Japan’s Finance Minister Noda has indicated that he will take advantage of the upcoming G7 and IMF meeting to explain its Sept 15 intervention. While US Fed and Treasury and the ECB did not comment on the intervention, several others did, including Eurogroup head Juncker, US House Ways and Means Committee Chairman Levin, and the heads of the IMF and WTO. Those comments were largely critical. The fact that he feels compelled to explain, would suggest that there won’t be intervention until this explanation is delivered.
The basis for the explanation is clear. Contrary to conventional wisdom there are two pillars to G7 currency policy: flexibility and avoidance of excessive fluctuations. Japanese intervention was clearly an attempt to achieve the latter objective.

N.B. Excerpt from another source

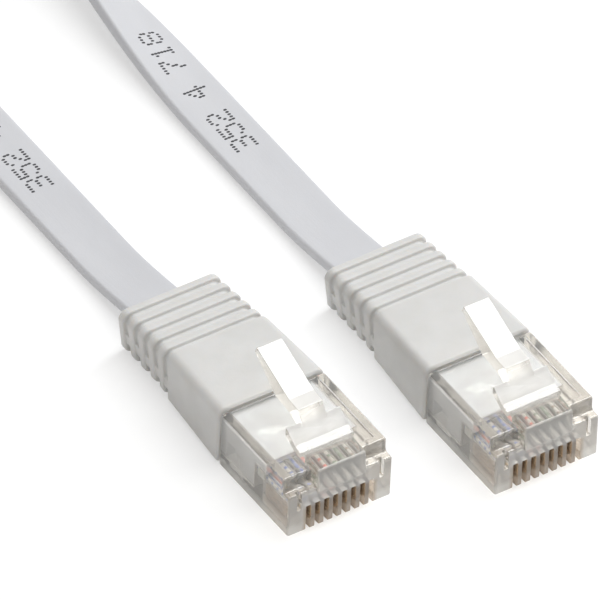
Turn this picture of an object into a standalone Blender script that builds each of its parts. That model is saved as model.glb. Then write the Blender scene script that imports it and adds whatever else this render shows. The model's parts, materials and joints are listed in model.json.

Noda will also seek to differentiate Japanese actions from the Chinese. One key difference is that the yen is over-valued from most academic models of valuation, like purchasing power parity, real equilibrium exchange ranges and fundamental equilibrium exchange rates. Second, Japan has deflation. A strong currency exacerbates this. China has inflation. Indeed, by not sterilizing the intervention, the BOJ eased monetary conditions on the margin. Third, today’s adoption of zero interest rate policy and the JPY5 trillion of asset purchases shows the intervention was backed by a policy adjustment. The same cannot be said of China.
Some objections were aired over the unilateral aspect of the BOJ’s intervention. This seems to be a weak criticism in that it would give the US and Europe a veto over the conduct of Japan’s monetary policy and fx regime. Besides telling Japan to do nothing and suffer with a dramatic appreciation of the yen, most of the critics do not offer an alternative to Japanese officials. However, Japanese officials seem reluctant to face to much criticism and know that a comment by the US or Europe could undermine the prospects of a successful operation.
Lastly, Japanese officials seem to recognize that a key weight on the dollar is the drop in US interest rates. If Japan intervenes, buys dollar and buys Treasuries with the lion’s share of the intervention proceeds,doesn’t that exert additional downward pressure on US rates, and bolstering the yen even more, at least on the margins ? Therefore, another round of near-term intervention, perhaps as a follow-up to today’s BOJ moves seems unlikely.